On the contrary, a cheerful room, a snowy cloth, coffee "with the aroma in," bread whose amber crust and light, white crumb is a picture, in short, a well-appointed, quiet, comfortable first meal has in it some subtle influence of strength and inspiration for work. I have seen men rise from such tables _joyful_--full of such gratitude and hope as I can well believe only found expression in that silent uplifting of the heart to God which is, after all, our purest prayer.

Then when at evening he returns weary, faint and hungry, a fine sonata or an exquisite painting will not much comfort him. I even doubt whether a religious service could profitably take the place of his dinner; for we _know_, if we will acknowledge it, that the importunate demands of the flesh do cry down the still small voice of devotion. But how different we feel after eating; then we are disposed for something higher, the mind is elevated to gracious thoughts, the brain gives reasonable counsel, the heart generous responses. And I speak with all reverence when I say that many of our darkest hours in spiritual things are not to be attributed to an angry God or a hidden Saviour, but to physical repletion or inanition. But if these wonderfully fashioned bodies be the "temple of the Holy Ghost," how shall we expect the comforts of God in a disordered or ill-kept shrine?

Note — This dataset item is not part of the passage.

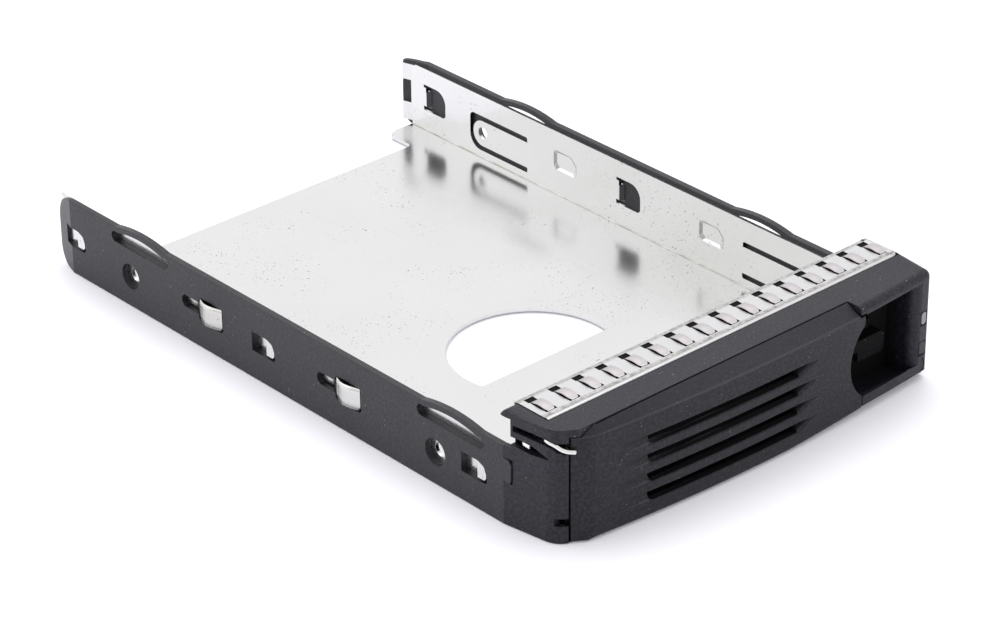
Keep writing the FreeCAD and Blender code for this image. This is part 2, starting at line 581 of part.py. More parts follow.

Thus it is in the power of the housewife to turn the work of the kitchen into a sacrifice of gladness, and to make the offices of the table a means of grace. Certain it is that she will decide whether her husband is to be commercially successful or not; for if a man will be rich, he must ask his wife's permission to be so. And if he will be physically healthy, mentally clear, morally sweet, she must take care that his home furnish the proper food and stimulus on which these conditions depend. Nor will she go far wrong if she take as a general rule, lying at the foundation, or in close connection with them all, Sydney Smith's pleasant hyperbolic maxim, "Soup and fish explain half the emotions of life."

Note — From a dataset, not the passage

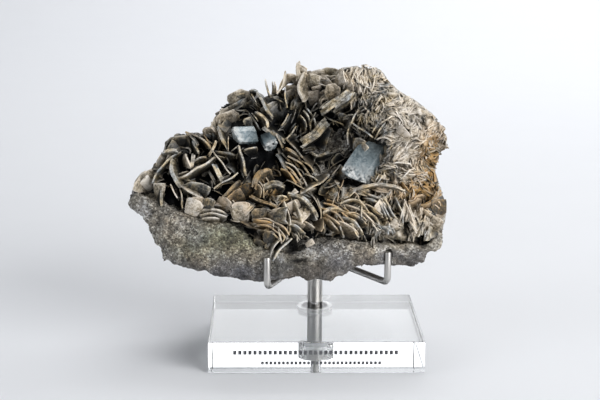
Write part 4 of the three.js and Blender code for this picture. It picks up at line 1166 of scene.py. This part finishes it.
def muscovite_material(colours, name="muscovite_mica", shine=0.5):
    """Muscovite in books: pearly cleavage faces mottled olive and brown, pale frayed edges, iron
    stain in the pockets, and painted shade, near black, where the books run down into each other."""
    material, tree, shader = new_material(name, Roughness=0.42, IOR=1.58, Specular_IOR_Level=shine)
    rim, depth, tone, stain = growth_marks(tree)
    patches = noise_node(tree, 5, 3).outputs["Fac"]
    mottle = noise_node(tree, 1.3, 4, 0.8).outputs["Fac"]
    varied = calculate(tree, "ADD", tone, swing(tree, patches, 0.7))
    varied = calculate(tree, "ADD", varied, swing(tree, mottle, 1.3))
    face = ramp(tree, varied, [
        (0.0, "#101215"), (0.3, "#3a3a38"), (0.55, "#7e7666"), (0.8, "#c0b8a9"),
        (1.0, "#eeebe5")])
    edge = ramp(tree, varied, [(0.0, "#827b6c"), (0.3, "#cdc4b4"), (0.6, "#f0e9dc"), (1.0, "#fdfcfa")])
    worn = calculate(tree, "ADD", swing(tree, patches, 2.4), 0.35)
    worn = calculate(tree, "MULTIPLY", rim, calculate(tree, "ADD", mottle, worn, True), True)
    base = mix_colour(tree, worn, face, edge)
    olive = noise_node(tree, 6, 3).outputs["Fac"]
    hue = ramp(tree, olive, [(0.33, "#cbdaee"), (0.45, "#e8edf5"), (0.54, "#f3f1e8"), (0.64, "#f3e6ca")])
    pale = ranged(tree, tone, 0.4, 0.7, to_high=0.85)
    hue = mix_colour(tree, pale, hue, hex_colour("#f3ece3"))
    base = mix_colour(tree, 1.0, base, hue, "MULTIPLY")
    rust = calculate(tree, "MULTIPLY", stain, calculate(tree, "ADD", mottle, 0.3), True)
    base = mix_colour(tree, rust, base, mix_colour(tree, 1.0, base, opaque(colours.stain), "MULTIPLY"))
    # Painted shade: near black where a point lies deep below the blades' tips.
    dark = calculate(tree, "MULTIPLY", calculate(tree, "POWER", depth, 0.75), 0.98)
    base = mix_colour(tree, dark, base, opaque(colours.root))
    tree.links.new(base, shader.inputs["Base Color"])
    tree.links.new(ranged(tree, mottle, to_low=0.25, to_high=0.6), shader.inputs["Roughness"])
    bump = add_node(tree, "ShaderNodeBump", None, {"Strength": 0.6, "Distance": 0.25 * MM, "Height": mottle})
    tree.links.new(bump.outputs["Normal"], shader.inputs["Normal"])
    return material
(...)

We will suppose that the housewife is also the house-mother, and that she is not content with apathetically remarking that "her children are beyond her control," and so sending them away to nurses and boarding schools; but that she really strives to encourage every virtue, draw out every latent power, and make both boys and girls worthy of the grand future to which they are heirs. Who shall say now that woman's domestic sphere is narrow, or unworthy of her highest powers? For if she accepts honestly and solemnly all her responsibilities, she takes a position that only good women or angels could fill.

Nor need house duties shut her out from all service except to those of her own household. In these very duties she may find a way to help her poorer sisters far more efficient than many of more pretentious promise. When she has become a scientific, artistic cook, let her permit some ignorant but bright and ambitious girl to spend a few hours daily by her side, and learn by precept and example the highest rules and methods of the culinary art. Girls so instructed would be real blessings to those who hired them, and would themselves start life with a real, solid gain, able at once to command respectable service and high wages.

I am quite aware that such a practical philanthropist would meet with many ungracious returns, and not a few insinuating assertions that her charity was an insidious attempt to get work "for nothing." But a good woman would not be deterred by this; she has had but small experience of life who has not learned that it is often our very best and most unselfish actions which are suspected, simply because their very unselfishness makes them unintelligible; and if we do not reverence what we cannot understand, we suspect it.

It may seem but a small thing to do for charity's sweet sake, but who shall measure the results? Say that in the course of a year four young girls receive a practical knowledge of the art of cooking, how far will the influence of those four eventually reach? The larger part of all our good deeds is hid from us,--wisely so, else we should be overmuch lifted up. We have nothing to do with aggregate results, and I believe that the woman who provides intelligently for her household, makes it cheerful and restful, and finds heart and space to help some other woman to a higher life, has the noblest of "missions," the grandest of "spheres," and is most blessed among women.